Saturday, April 02, 2022

Break

 This Spring has sprung. After weeks of unseasonably warm weather, we were treated to a day of rain and then something a little more manageable: fifties and sixties during the day. This allowed us to make it through the week before our vernal vacation. 

There is little doubt that the tensions felt among the teachers and staff regarding the pending closure of our school has had an impact on our little charges. The wild-eyed ramblings of your standard elementary schooler are easy enough to anticipate, but this year that effect seems to have doubled down. The challenge of keeping a straight line quiet in the hallways has all but been abandoned by teachers who are managing their own overwhelming level of stress. 

The party line is that we are committed to delivering the same quality education we always have. We anticipate the break from the day to day, but we have not surrendered to the looming specter of moving on from this place. When we return, we know that our upper grade kids are going to be lashed once again to the task of standardized testing. We expect that our school will show gains.

This is what we say. 

What we worry about is the year and a half we spent away, and the difficulty we have all faced during this year of returning to in-person instruction. Suddenly we are reminding kids once again that this will go on their permanent record. Immediately we walk this back by reminding them that we only want them to do their best. My own words from when I taught fourth grade come back to me: "Tests are not a time of learning. They are a time of showing off what you have learned." 
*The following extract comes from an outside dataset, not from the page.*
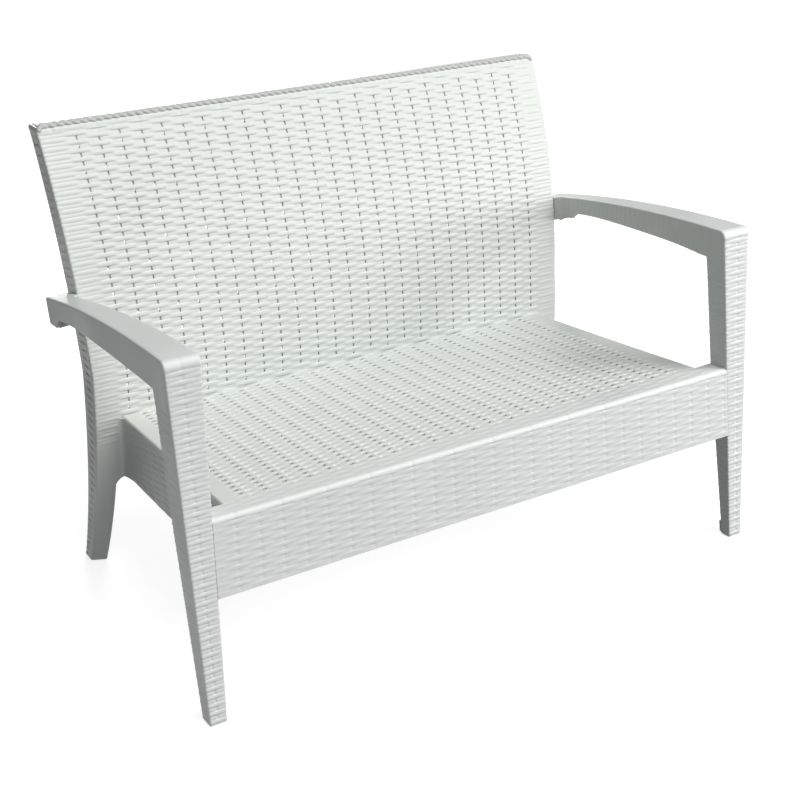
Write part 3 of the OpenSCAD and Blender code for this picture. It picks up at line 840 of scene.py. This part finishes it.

Then I think of the apocryphal tale of Britney, the third grade girl whose response to being set down in front of her test booklet and number two pencil was to sit quietly for a few minutes, then she stood up, snapped her pencil in two and screamed. Then she ran out of the room. This is the kind of reaction we are seeing in the weeks leading up to a week's vacation. 

What lies on the other side? We will wait and see. There are no more test booklets, and no more number two pencils. Just Chromebooks. My mind swirls with the images of what Britney might have done with one of those.